Your pulse quickens, your stomach knots and your mouth gets all dry. Your hands shake, you start to sweat and your head is pounding.

You study the return address, trying to figure out whether or not to open it. Maybe if you ignore it, it will just go away. Maybe you’ll “lose” it.

Then again, maybe not.

And in all fairness to much-maligned bureaucrats out there, sometimes those envelopes do contain good news. Sometimes it’s your tax refund.

Most of the time, it’s not.

Alexandra Bogdanovic
Founder/owner of In Brief Legal Writing Services, Alexandra Bogdanovic. Photo by N. Bogdanovic

I got my property tax bill from the Town of Greenwich recently. And then the state sent me a note informing me it’s my turn to report for jury duty.

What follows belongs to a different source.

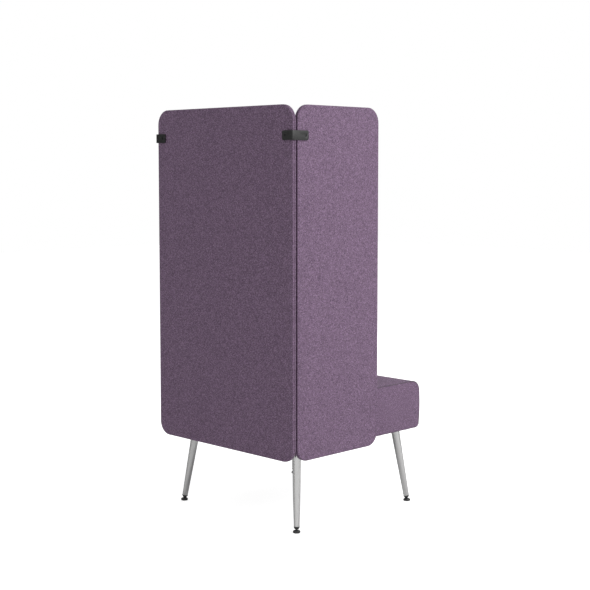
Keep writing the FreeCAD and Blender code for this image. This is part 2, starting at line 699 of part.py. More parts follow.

I already paid my taxes. As for jury duty, I’m supposed to go later this week. On one hand, I’m dreading it since I’m supposed to be at the courthouse early and it will probably take an hour to get there. On the other hand, it would be kind of cool to be chosen for a high-profile case.

I suppose it would be fairly easy for me to “get out of it” if I really want to. I have a paralegal certificate — so I know a bit about the law. I also spent the better part of 21 years covering cops and courts…

Then again, the experience could provide some very interesting blog fodder.

In any case, I will definitely let you know what happens… as soon as I can.